Shevchenko: Does Andrei Mironov have any chances in Colorado?
Zadorov: He does, and the chances are very good. Mironov is virtually the most North American player of all those coming from the KHL this year. I talked to the coaches during the development camp; obviously, the competitive level there is not as high as that in the first team, but I was told that Mironov is all right. He has everything to earn a spot in the roster. He plays great in power style. He shows simple hockey that is valued.
Shevchenko: There’s a problem with English though.
Zadorov: It’s not a big deal. Colorado has Semyon Varlamov, Nail Yakupov, me. We’ll help Mironov if he needs us to.
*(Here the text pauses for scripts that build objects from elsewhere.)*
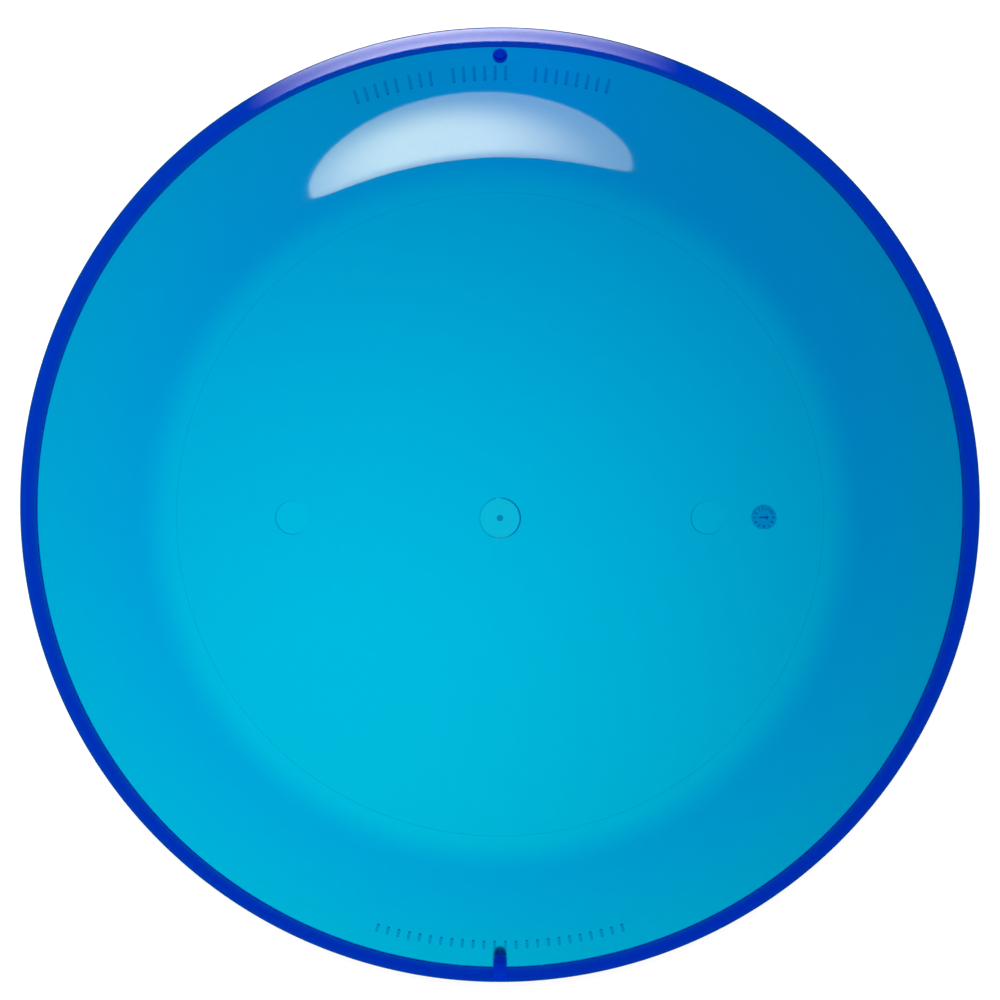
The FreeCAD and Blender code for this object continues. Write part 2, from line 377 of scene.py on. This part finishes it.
def lug(mesh):
    """The rib with a round inner end that runs out into the rim."""
    low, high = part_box("stacking_lug")
    half = (high.x - low.x) / 2
    round_y = high.y - half
    shape = [(half * math.cos(math.radians(a)), round_y + half * math.sin(math.radians(a)))
             for a in range(0, 181, 12)]
    end_y = -(RADIUS - LUG_END_GAP)
    shape += [(-half, end_y), (half, end_y)]
    prism(mesh, shape, Matrix.Identity(4), low.z, underside_height(RIM_INNER_RADIUS) + ROOT_DEPTH)


DIAL_LOW, DIAL_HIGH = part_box("date_dial")
DIAL_CENTRE = (DIAL_LOW + DIAL_HIGH) / 2
DIAL_RADIUS = (DIAL_HIGH.x - DIAL_LOW.x) / 2
DIAL_RELIEF = 0.3 * MM
DIAL_NUMBER_RING = 2.2 * MM
DIAL_NUMBER_SIZE = 1.15 * MM
DIAL_FLAT_DEG = 22
ARROW_TIP = 1.15 * MM
ARROW_WING = 0.6 * MM
ARROW_SHAFT = 0.16 * MM


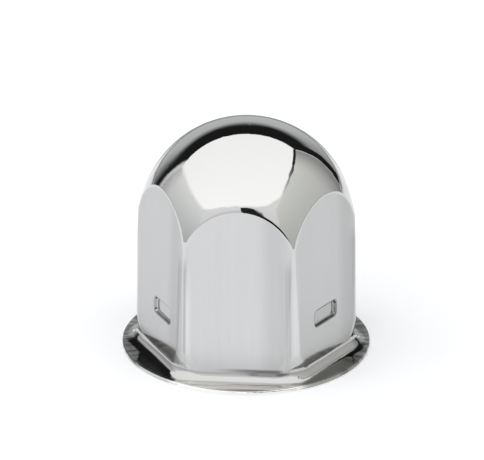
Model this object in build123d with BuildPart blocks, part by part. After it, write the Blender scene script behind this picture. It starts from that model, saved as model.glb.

In fact, the biggest challenges a Russian player faces in the NHL are mostly off the ice. The American mentality is different from ours and you have to be a completely different person. But we’ll tell him what to do.
Shevchenko: This year, you had two and a half fights. I’d like to know about the “half” first. It was the first time I saw a player get 5 minutes for lying on the ice covering his head with hands.
Zadorov: It was at the game against Winnipeg, when I made a clean hit on Mark Scheifele. I got attacked and fell, but the referee decided to give me a penalty. It was absolutely unfair, and I didn’t hesitate to tell the referee that. But he explained that he wasn’t sure whether my hit had been clean or not, and if I got disqualified later, he would be punished too.
Shevchenko: But what about five for fighting?
Zadorov: He had to make the teams even. And I think that was unfair too. I guess I just don’t have a big enough name in the NHL yet. If it had been a more established player instead of me, he wouldn’t have got a penalty.
Shevchenko: You fought during a game against Toronto once. Your opponent was Matt Martin. There aren’t many enforcers left in the NHL, but he’s one of them.
Zadorov: That’s fine, I’m not afraid of anyone. What could he do? Hit me in the face? It’s nothing, I’d survive that. But in no circumstances can you show weakness. The fight was okay—at least I didn’t lose.